• _REQUIRED TASK_: Look through the lines below and extract any with the word "objects".

## begin DATA LINES

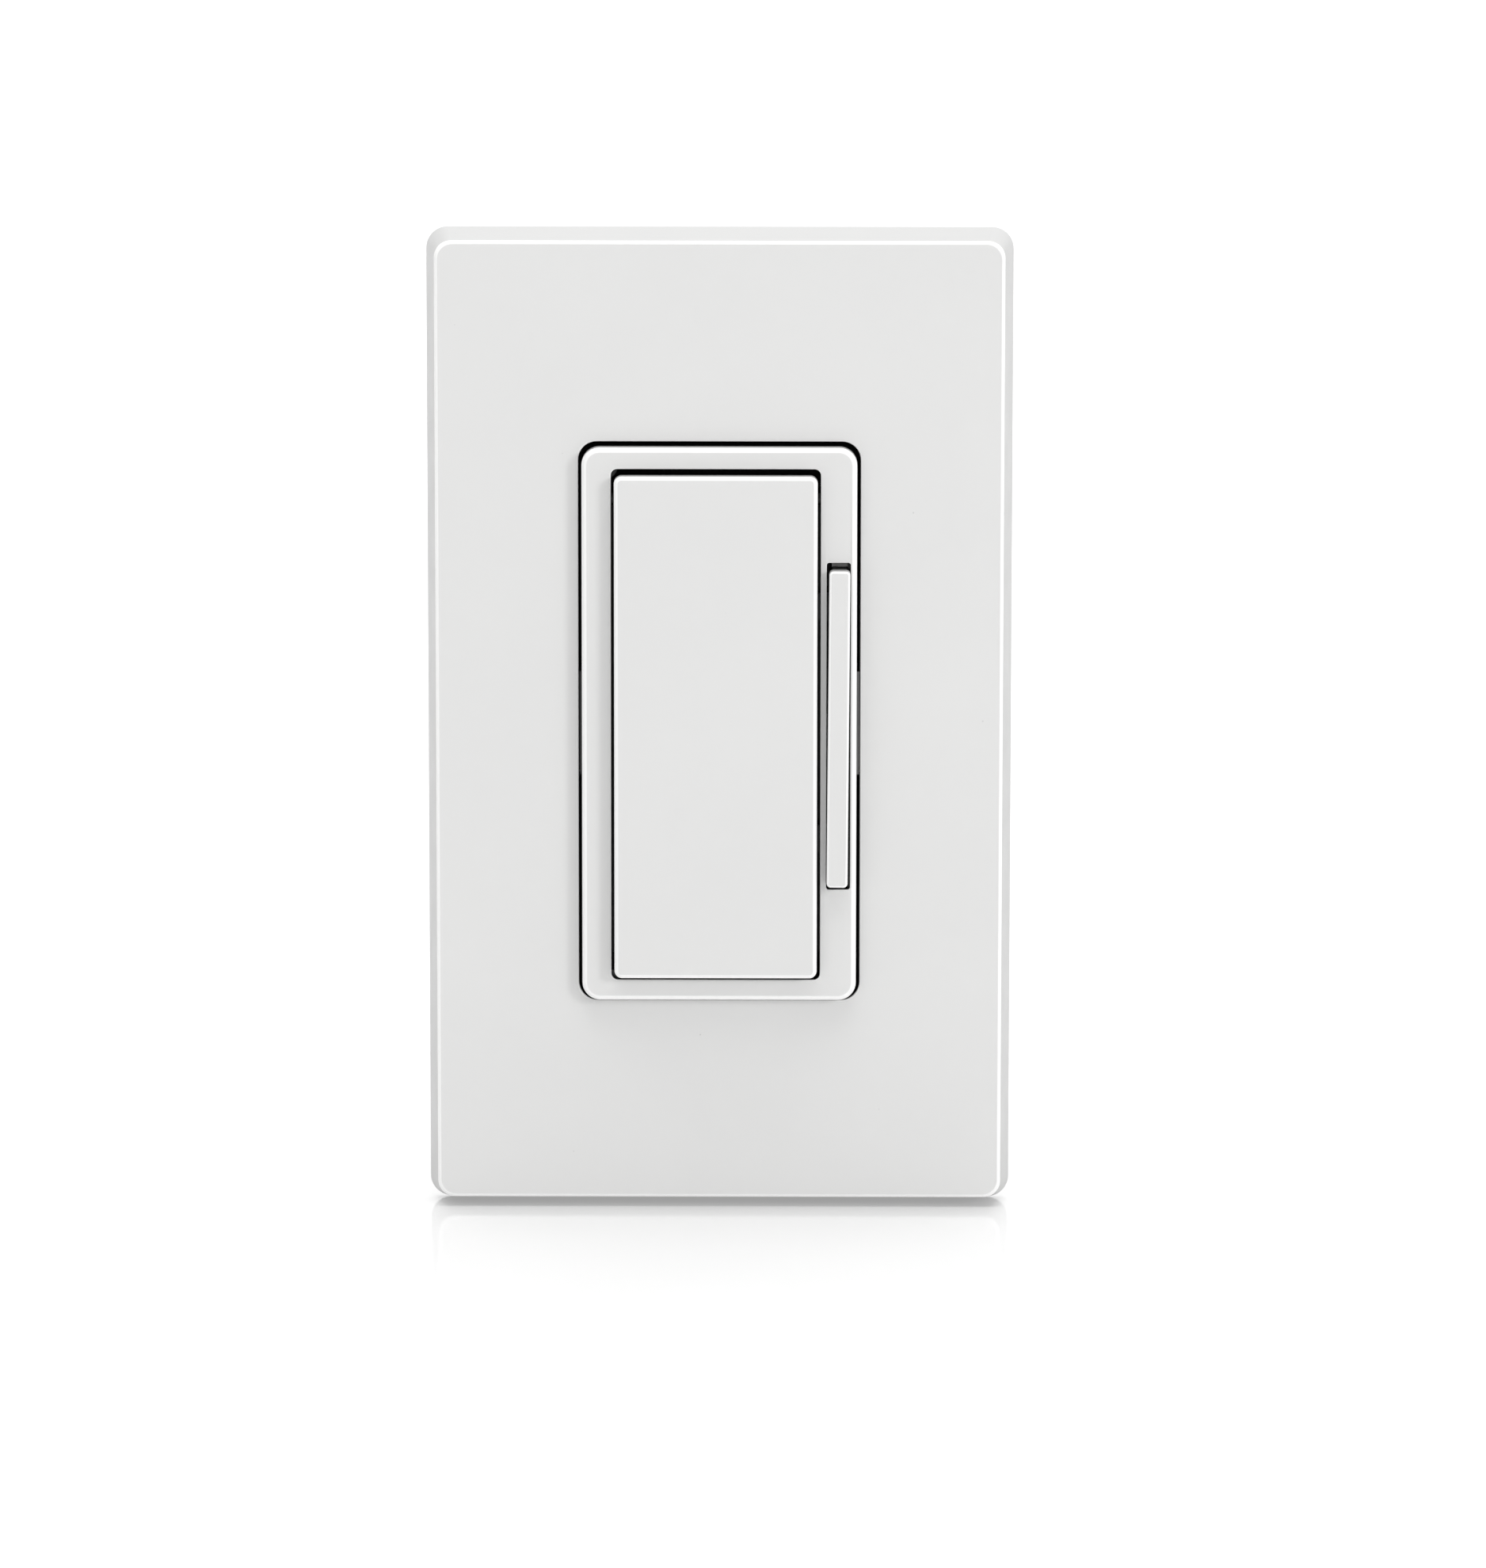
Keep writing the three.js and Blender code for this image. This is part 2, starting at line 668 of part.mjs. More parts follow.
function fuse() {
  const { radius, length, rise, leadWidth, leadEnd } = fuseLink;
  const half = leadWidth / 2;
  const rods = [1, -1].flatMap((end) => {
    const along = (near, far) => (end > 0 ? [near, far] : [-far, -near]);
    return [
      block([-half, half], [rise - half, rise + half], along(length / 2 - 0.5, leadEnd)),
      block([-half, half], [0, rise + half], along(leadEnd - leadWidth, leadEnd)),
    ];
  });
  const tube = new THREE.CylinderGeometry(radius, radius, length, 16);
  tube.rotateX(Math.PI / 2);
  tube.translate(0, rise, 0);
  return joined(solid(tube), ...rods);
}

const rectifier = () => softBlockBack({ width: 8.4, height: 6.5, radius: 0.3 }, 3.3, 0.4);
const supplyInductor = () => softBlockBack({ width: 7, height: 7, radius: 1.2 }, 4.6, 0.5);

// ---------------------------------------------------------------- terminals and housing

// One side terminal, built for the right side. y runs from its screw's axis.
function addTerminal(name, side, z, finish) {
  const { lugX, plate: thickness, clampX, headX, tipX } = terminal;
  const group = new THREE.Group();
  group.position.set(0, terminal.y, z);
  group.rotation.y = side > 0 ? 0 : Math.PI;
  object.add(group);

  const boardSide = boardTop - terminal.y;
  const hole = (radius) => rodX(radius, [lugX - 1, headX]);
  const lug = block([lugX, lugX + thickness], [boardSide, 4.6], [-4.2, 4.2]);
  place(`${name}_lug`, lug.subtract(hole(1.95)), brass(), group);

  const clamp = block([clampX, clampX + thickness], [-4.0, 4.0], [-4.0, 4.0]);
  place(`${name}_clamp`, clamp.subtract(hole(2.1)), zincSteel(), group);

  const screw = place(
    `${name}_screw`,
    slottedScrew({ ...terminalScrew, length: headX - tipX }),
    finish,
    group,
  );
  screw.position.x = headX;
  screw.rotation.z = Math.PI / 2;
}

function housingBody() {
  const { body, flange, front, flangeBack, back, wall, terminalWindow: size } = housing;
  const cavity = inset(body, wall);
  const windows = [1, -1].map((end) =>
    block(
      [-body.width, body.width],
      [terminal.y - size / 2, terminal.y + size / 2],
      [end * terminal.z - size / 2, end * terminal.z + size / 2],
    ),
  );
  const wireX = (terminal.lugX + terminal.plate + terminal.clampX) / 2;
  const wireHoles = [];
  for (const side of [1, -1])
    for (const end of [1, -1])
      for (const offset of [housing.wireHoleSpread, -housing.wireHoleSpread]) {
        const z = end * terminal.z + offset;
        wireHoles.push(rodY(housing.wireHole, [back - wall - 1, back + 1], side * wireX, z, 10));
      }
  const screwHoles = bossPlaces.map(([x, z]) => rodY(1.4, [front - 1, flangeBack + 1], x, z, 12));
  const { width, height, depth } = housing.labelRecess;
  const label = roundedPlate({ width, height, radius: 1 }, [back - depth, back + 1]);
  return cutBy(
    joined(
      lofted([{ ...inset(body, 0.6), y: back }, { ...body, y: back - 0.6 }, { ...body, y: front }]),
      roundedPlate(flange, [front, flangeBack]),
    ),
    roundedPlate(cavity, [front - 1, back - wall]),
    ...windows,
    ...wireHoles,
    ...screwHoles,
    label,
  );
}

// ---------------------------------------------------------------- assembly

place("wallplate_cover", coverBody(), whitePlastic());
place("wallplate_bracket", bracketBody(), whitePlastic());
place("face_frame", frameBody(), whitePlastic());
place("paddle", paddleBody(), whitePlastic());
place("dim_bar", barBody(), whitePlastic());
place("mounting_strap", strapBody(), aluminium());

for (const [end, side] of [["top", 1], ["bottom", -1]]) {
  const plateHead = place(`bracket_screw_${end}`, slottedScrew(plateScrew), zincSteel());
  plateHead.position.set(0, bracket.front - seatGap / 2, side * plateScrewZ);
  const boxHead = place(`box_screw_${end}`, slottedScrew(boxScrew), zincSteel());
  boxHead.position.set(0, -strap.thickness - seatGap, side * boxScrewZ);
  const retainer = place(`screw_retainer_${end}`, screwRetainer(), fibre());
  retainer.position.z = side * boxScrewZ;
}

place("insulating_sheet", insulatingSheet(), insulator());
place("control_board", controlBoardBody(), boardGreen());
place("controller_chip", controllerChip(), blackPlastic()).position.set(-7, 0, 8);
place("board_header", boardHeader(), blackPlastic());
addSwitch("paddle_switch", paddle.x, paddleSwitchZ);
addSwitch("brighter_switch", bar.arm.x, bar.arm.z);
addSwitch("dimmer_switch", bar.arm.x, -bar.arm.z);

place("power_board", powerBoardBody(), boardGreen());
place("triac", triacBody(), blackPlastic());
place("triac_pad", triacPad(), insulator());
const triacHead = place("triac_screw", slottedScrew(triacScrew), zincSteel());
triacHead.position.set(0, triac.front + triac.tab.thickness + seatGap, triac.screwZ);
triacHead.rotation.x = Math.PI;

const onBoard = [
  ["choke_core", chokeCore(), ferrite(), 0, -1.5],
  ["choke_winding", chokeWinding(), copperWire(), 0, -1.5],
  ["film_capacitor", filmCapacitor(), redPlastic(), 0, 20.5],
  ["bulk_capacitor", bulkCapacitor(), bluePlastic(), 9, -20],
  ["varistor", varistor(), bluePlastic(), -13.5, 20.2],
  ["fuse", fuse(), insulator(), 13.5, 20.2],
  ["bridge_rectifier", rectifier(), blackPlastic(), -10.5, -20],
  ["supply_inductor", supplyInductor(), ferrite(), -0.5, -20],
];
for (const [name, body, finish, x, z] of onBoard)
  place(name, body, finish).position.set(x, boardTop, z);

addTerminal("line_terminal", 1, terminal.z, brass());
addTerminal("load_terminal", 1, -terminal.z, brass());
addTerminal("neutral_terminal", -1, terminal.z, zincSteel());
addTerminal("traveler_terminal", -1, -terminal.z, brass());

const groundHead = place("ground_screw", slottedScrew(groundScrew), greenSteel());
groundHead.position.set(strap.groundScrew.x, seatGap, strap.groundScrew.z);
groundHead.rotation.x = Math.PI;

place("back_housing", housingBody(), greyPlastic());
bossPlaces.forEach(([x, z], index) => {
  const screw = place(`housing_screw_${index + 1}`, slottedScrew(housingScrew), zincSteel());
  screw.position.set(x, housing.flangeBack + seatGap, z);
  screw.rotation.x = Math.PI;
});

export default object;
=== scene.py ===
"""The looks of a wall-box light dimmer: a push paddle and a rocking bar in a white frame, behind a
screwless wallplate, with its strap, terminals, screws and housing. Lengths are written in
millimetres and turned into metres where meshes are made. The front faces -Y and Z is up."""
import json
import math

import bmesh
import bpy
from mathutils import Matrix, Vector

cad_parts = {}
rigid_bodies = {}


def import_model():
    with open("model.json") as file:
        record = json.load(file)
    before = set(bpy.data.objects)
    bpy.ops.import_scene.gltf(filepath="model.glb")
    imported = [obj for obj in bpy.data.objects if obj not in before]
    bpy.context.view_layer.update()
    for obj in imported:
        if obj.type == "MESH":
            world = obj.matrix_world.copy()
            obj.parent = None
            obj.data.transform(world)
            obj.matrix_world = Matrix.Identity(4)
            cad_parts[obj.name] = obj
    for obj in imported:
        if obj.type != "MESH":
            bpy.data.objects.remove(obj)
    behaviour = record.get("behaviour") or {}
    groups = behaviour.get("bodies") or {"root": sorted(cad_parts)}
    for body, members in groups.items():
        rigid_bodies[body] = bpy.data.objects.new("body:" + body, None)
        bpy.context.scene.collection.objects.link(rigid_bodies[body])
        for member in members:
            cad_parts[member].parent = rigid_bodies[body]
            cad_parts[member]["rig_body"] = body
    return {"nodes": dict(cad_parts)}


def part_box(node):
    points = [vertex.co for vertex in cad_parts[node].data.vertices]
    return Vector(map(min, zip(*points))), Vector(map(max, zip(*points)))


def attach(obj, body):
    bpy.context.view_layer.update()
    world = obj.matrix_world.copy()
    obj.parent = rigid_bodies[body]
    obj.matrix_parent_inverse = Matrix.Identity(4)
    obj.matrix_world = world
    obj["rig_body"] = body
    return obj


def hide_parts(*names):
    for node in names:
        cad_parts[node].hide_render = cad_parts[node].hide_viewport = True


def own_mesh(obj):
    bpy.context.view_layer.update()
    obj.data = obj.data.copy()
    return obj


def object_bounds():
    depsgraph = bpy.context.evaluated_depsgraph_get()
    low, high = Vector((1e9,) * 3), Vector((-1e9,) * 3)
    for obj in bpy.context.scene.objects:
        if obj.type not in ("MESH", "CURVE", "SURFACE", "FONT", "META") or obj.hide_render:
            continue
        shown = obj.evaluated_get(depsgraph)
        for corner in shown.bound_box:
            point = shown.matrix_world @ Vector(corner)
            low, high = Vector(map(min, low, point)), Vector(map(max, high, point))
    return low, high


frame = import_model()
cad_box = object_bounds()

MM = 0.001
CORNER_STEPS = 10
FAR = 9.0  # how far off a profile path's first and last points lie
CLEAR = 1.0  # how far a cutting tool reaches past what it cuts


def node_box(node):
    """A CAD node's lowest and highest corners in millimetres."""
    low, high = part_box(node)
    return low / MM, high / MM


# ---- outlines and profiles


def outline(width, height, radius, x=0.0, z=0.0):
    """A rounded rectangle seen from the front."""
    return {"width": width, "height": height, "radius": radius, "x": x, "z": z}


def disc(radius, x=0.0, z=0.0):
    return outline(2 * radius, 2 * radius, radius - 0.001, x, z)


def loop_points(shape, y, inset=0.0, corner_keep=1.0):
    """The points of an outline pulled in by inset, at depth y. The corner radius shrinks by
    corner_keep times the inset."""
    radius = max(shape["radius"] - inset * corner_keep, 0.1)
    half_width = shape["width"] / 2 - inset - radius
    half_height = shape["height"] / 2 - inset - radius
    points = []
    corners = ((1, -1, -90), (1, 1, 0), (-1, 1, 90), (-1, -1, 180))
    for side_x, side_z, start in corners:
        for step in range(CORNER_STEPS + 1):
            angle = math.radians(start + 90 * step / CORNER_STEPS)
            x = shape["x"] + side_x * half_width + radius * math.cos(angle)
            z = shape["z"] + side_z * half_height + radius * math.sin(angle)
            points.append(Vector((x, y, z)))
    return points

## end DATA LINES

• _RESULT OF THIS TASK_:
    before = set(bpy.data.objects)
    imported = [obj for obj in bpy.data.objects if obj not in before]
            bpy.data.objects.remove(obj)
        rigid_bodies[body] = bpy.data.objects.new("body:" + body, None)
        bpy.context.scene.collection.objects.link(rigid_bodies[body])
    for obj in bpy.context.scene.objects:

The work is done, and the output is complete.